**EXERCISE OBJECTIVE**: Repeat exactly each line of the data provided below.

**DATA SHOWN**:
○ ○ ○ ○ ○
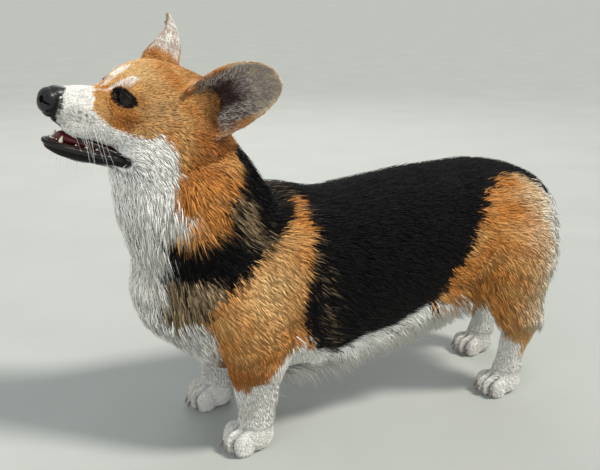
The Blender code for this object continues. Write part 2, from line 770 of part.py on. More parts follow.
def bib_locks(surface, draw):
    """Rows of locks round the front and sides of the neck and chest, from the throat down."""
    locks = []
    for row in range(5):
        height = 0.288 - 0.042 * row
        count = 6 - row % 2
        for i in range(count):
            turn = math.radians(-84 + 168 * (i + 0.5) / count + draw.uniform(-3, 3))
            start = Vector((-0.215 + 0.22 * (0.30 - height), 0, height + draw.uniform(-0.003, 0.003)))
            aim = Vector((-math.cos(turn), math.sin(turn), -0.25 * row / 4))
            spot, normal, _, _ = surface.ray_cast(start, aim.normalized())
            if spot is None:
                continue
            lie = along_surface((0.12 + 0.42 * abs(math.sin(turn)), 0, -1), normal, 0.1)
            locks.append(lock(surface, spot, normal, lie, BIB_LOCK, BIB_LIFT, draw))
    return locks


def fringe_locks(surface, draw):
    """The fringe along the lower chest and belly, hanging down and back."""
    locks = []
    for x in np.linspace(-0.126, 0.062, 6):
        for turn in (-52, -18, 18, 52):
            angle = math.radians(turn + draw.uniform(-5, 5))
            start = Vector((x + draw.uniform(-0.006, 0.006), 0, 0.165))
            spot, normal, _, _ = surface.ray_cast(start, Vector((0, math.sin(angle), -math.cos(angle))))
            if spot is None:
                continue
            lie = along_surface((0.62, 0.10 * math.copysign(1, turn), -0.78), normal, 0.55)
            shorter = 1.0 - 0.38 * max(0.0, x / 0.062)
            sizes = [size * shorter for size in FRINGE_LOCK]
            locks.append(lock(surface, spot, normal, lie, sizes, FRINGE_LIFT, draw, hug=0.15))
    return locks


def breech_locks(surface, side, draw):
    """The breeches: rows of locks down the back of the thigh."""
    locks = []
    for row in range(4):
        height = 0.222 - 0.028 * row
        for i in range(3):
            turn = math.radians(-30 + 68 * (i + 0.25 + 0.5 * (row % 2)) / 3 + draw.uniform(-4, 4))
            start = Vector((0.205, side * 0.044, height))
            aim = Vector((math.cos(turn), side * math.sin(turn), 0))
            spot, normal, _, _ = surface.ray_cast(start, aim)
            if spot is None:
                continue
            lie = along_surface((0.20, 0, -1), normal, 0.12)
            locks.append(lock(surface, spot, normal, lie, BREECH_LOCK, BREECH_LIFT, draw))
    return locks


def feather_locks(surface, side, draw):
    """Feathering down the back of the foreleg."""
    locks = []
    px, py = FORE_PAW[side]
    for row in range(2):
        start = Vector((px + 0.010, py * 1.08, 0.100 - 0.026 * row))
        for turn in (-24, 24):
            angle = math.radians(turn)
            aim = Vector((math.cos(angle), side * math.sin(angle), 0))
            spot, normal, _, _ = surface.ray_cast(start, aim)
            if spot is None:
                continue
            lie = along_surface((0.30, 0, -1), normal, 0.15)
            locks.append(lock(surface, spot, normal, lie, FEATHER_LOCK, FEATHER_LIFT, draw))
    return locks


def add_locks(core, locks, neighbours):
    """Joins locks to their core in one union, cut clear of the neighbouring pieces first."""
    bundle = locks[0]
    union_of(bundle, locks[1:])
    for neighbour in neighbours:
        wide = grown(neighbour)
        cut(bundle, wide)
        remove(wide)
    union_of(core, [bundle])
    keep_largest(core)


def union_of(obj, others):
    group = collection("union")
    for other in others:
        bpy.context.scene.collection.objects.unlink(other)
        group.objects.link(other)
    modifier = obj.modifiers.new("Union", "BOOLEAN")
    modifier.operation = "UNION"
    modifier.operand_type = "COLLECTION"
    modifier.collection = group
    modifier.solver = SOLVER
    apply_modifiers(obj)
    remove(*others)
    bpy.data.collections.remove(group)


def add_long_coat(nodes):
    """Gives the thighs, forelegs, neck and torso their locks."""
    draw = random.Random(COAT_SEED)
    by_name = {node.name: node for node in nodes}

    def rest(own):
        return [node for node in nodes if node.name != own and node.name[:3] not in ("eye", "ear")]

    for side in (LEFT, RIGHT):
        name = f"thigh_{SIDE_NAME[side]}"
        thigh = by_name[name]
        add_locks(thigh, breech_locks(surface_of(thigh), side, draw), rest(name))
    for side in (LEFT, RIGHT):
        name = f"foreleg_{SIDE_NAME[side]}"
        leg = by_name[name]
        add_locks(leg, feather_locks(surface_of(leg), side, draw), rest(name))
    add_locks(by_name["neck"], bib_locks(surface_of(by_name["neck"]), draw), rest("neck"))
    add_locks(by_name["torso"], fringe_locks(surface_of(by_name["torso"]), draw), rest("torso"))


def tail_node():
    return ball("tail", TAIL_PLACE, TAIL_RADII, TAIL_TURN, segments=14)


# Finishes: (colour, roughness)
FINISHES = {
    "head": ((0.60, 0.31, 0.12), 0.85),
    "lower_jaw": ((0.02, 0.02, 0.02), 0.5),
    "tongue": ((0.35, 0.06, 0.07), 0.4),
    "nose": ((0.01, 0.01, 0.012), 0.35),
    "eye": ((0.03, 0.015, 0.01), 0.1),
    "ear": ((0.55, 0.33, 0.18), 0.85),
    "neck": ((0.75, 0.72, 0.68), 0.9),
    "torso": ((0.03, 0.03, 0.03), 0.9),
    "tail": ((0.10, 0.08, 0.06), 0.9),
    "thigh": ((0.55, 0.28, 0.10), 0.9),
    "foreleg": ((0.55, 0.28, 0.10), 0.9),
    "hock": ((0.80, 0.78, 0.74), 0.9),
    "forepaw": ((0.80, 0.78, 0.74), 0.85),
    "hindpaw": ((0.80, 0.78, 0.74), 0.85),
}


def give_finish(obj):
    kind = obj.name if obj.name in FINISHES else obj.name.rsplit("_", 1)[0]
    colour, roughness = FINISHES[kind]
    material = bpy.data.materials.new(obj.name)
    material.use_nodes = True
    shader = material.node_tree.nodes["Principled BSDF"]
    shader.inputs["Base Color"].default_value = (*colour, 1)
    shader.inputs["Roughness"].default_value = roughness
    shader.inputs["Metallic"].default_value = 0
    obj.data.materials.clear()
    obj.data.materials.append(material)
    obj.data.shade_smooth()
    obj.data.set_sharp_from_angle(angle=CREASE)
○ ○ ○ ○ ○
**EXERCISE RESULT**:
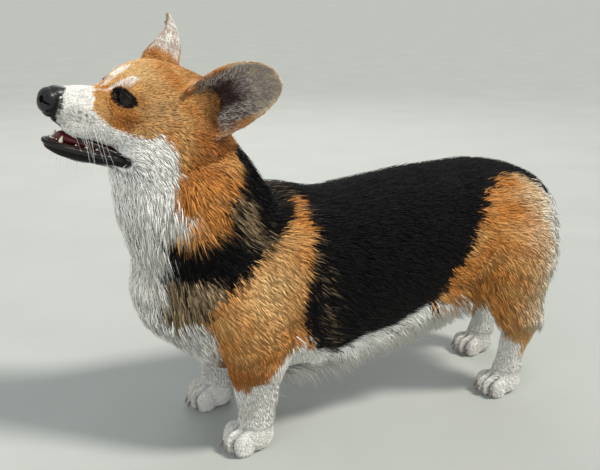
The Blender code for this object continues. Write part 2, from line 770 of part.py on. More parts follow.
def bib_locks(surface, draw):
    """Rows of locks round the front and sides of the neck and chest, from the throat down."""
    locks = []
    for row in range(5):
        height = 0.288 - 0.042 * row
        count = 6 - row % 2
        for i in range(count):
            turn = math.radians(-84 + 168 * (i + 0.5) / count + draw.uniform(-3, 3))
            start = Vector((-0.215 + 0.22 * (0.30 - height), 0, height + draw.uniform(-0.003, 0.003)))
            aim = Vector((-math.cos(turn), math.sin(turn), -0.25 * row / 4))
            spot, normal, _, _ = surface.ray_cast(start, aim.normalized())
            if spot is None:
                continue
            lie = along_surface((0.12 + 0.42 * abs(math.sin(turn)), 0, -1), normal, 0.1)
            locks.append(lock(surface, spot, normal, lie, BIB_LOCK, BIB_LIFT, draw))
    return locks


def fringe_locks(surface, draw):
    """The fringe along the lower chest and belly, hanging down and back."""
    locks = []
    for x in np.linspace(-0.126, 0.062, 6):
        for turn in (-52, -18, 18, 52):
            angle = math.radians(turn + draw.uniform(-5, 5))
            start = Vector((x + draw.uniform(-0.006, 0.006), 0, 0.165))
            spot, normal, _, _ = surface.ray_cast(start, Vector((0, math.sin(angle), -math.cos(angle))))
            if spot is None:
                continue
            lie = along_surface((0.62, 0.10 * math.copysign(1, turn), -0.78), normal, 0.55)
            shorter = 1.0 - 0.38 * max(0.0, x / 0.062)
            sizes = [size * shorter for size in FRINGE_LOCK]
            locks.append(lock(surface, spot, normal, lie, sizes, FRINGE_LIFT, draw, hug=0.15))
    return locks


def breech_locks(surface, side, draw):
    """The breeches: rows of locks down the back of the thigh."""
    locks = []
    for row in range(4):
        height = 0.222 - 0.028 * row
        for i in range(3):
            turn = math.radians(-30 + 68 * (i + 0.25 + 0.5 * (row % 2)) / 3 + draw.uniform(-4, 4))
            start = Vector((0.205, side * 0.044, height))
            aim = Vector((math.cos(turn), side * math.sin(turn), 0))
            spot, normal, _, _ = surface.ray_cast(start, aim)
            if spot is None:
                continue
            lie = along_surface((0.20, 0, -1), normal, 0.12)
            locks.append(lock(surface, spot, normal, lie, BREECH_LOCK, BREECH_LIFT, draw))
    return locks


def feather_locks(surface, side, draw):
    """Feathering down the back of the foreleg."""
    locks = []
    px, py = FORE_PAW[side]
    for row in range(2):
        start = Vector((px + 0.010, py * 1.08, 0.100 - 0.026 * row))
        for turn in (-24, 24):
            angle = math.radians(turn)
            aim = Vector((math.cos(angle), side * math.sin(angle), 0))
            spot, normal, _, _ = surface.ray_cast(start, aim)
            if spot is None:
                continue
            lie = along_surface((0.30, 0, -1), normal, 0.15)
            locks.append(lock(surface, spot, normal, lie, FEATHER_LOCK, FEATHER_LIFT, draw))
    return locks


def add_locks(core, locks, neighbours):
    """Joins locks to their core in one union, cut clear of the neighbouring pieces first."""
    bundle = locks[0]
    union_of(bundle, locks[1:])
    for neighbour in neighbours:
        wide = grown(neighbour)
        cut(bundle, wide)
        remove(wide)
    union_of(core, [bundle])
    keep_largest(core)


def union_of(obj, others):
    group = collection("union")
    for other in others:
        bpy.context.scene.collection.objects.unlink(other)
        group.objects.link(other)
    modifier = obj.modifiers.new("Union", "BOOLEAN")
    modifier.operation = "UNION"
    modifier.operand_type = "COLLECTION"
    modifier.collection = group
    modifier.solver = SOLVER
    apply_modifiers(obj)
    remove(*others)
    bpy.data.collections.remove(group)


def add_long_coat(nodes):
    """Gives the thighs, forelegs, neck and torso their locks."""
    draw = random.Random(COAT_SEED)
    by_name = {node.name: node for node in nodes}

    def rest(own):
        return [node for node in nodes if node.name != own and node.name[:3] not in ("eye", "ear")]

    for side in (LEFT, RIGHT):
        name = f"thigh_{SIDE_NAME[side]}"
        thigh = by_name[name]
        add_locks(thigh, breech_locks(surface_of(thigh), side, draw), rest(name))
    for side in (LEFT, RIGHT):
        name = f"foreleg_{SIDE_NAME[side]}"
        leg = by_name[name]
        add_locks(leg, feather_locks(surface_of(leg), side, draw), rest(name))
    add_locks(by_name["neck"], bib_locks(surface_of(by_name["neck"]), draw), rest("neck"))
    add_locks(by_name["torso"], fringe_locks(surface_of(by_name["torso"]), draw), rest("torso"))


def tail_node():
    return ball("tail", TAIL_PLACE, TAIL_RADII, TAIL_TURN, segments=14)


# Finishes: (colour, roughness)
FINISHES = {
    "head": ((0.60, 0.31, 0.12), 0.85),
    "lower_jaw": ((0.02, 0.02, 0.02), 0.5),
    "tongue": ((0.35, 0.06, 0.07), 0.4),
    "nose": ((0.01, 0.01, 0.012), 0.35),
    "eye": ((0.03, 0.015, 0.01), 0.1),
    "ear": ((0.55, 0.33, 0.18), 0.85),
    "neck": ((0.75, 0.72, 0.68), 0.9),
    "torso": ((0.03, 0.03, 0.03), 0.9),
    "tail": ((0.10, 0.08, 0.06), 0.9),
    "thigh": ((0.55, 0.28, 0.10), 0.9),
    "foreleg": ((0.55, 0.28, 0.10), 0.9),
    "hock": ((0.80, 0.78, 0.74), 0.9),
    "forepaw": ((0.80, 0.78, 0.74), 0.85),
    "hindpaw": ((0.80, 0.78, 0.74), 0.85),
}


def give_finish(obj):
    kind = obj.name if obj.name in FINISHES else obj.name.rsplit("_", 1)[0]
    colour, roughness = FINISHES[kind]
    material = bpy.data.materials.new(obj.name)
    material.use_nodes = True
    shader = material.node_tree.nodes["Principled BSDF"]
    shader.inputs["Base Color"].default_value = (*colour, 1)
    shader.inputs["Roughness"].default_value = roughness
    shader.inputs["Metallic"].default_value = 0
    obj.data.materials.clear()
    obj.data.materials.append(material)
    obj.data.shade_smooth()
    obj.data.set_sharp_from_angle(angle=CREASE)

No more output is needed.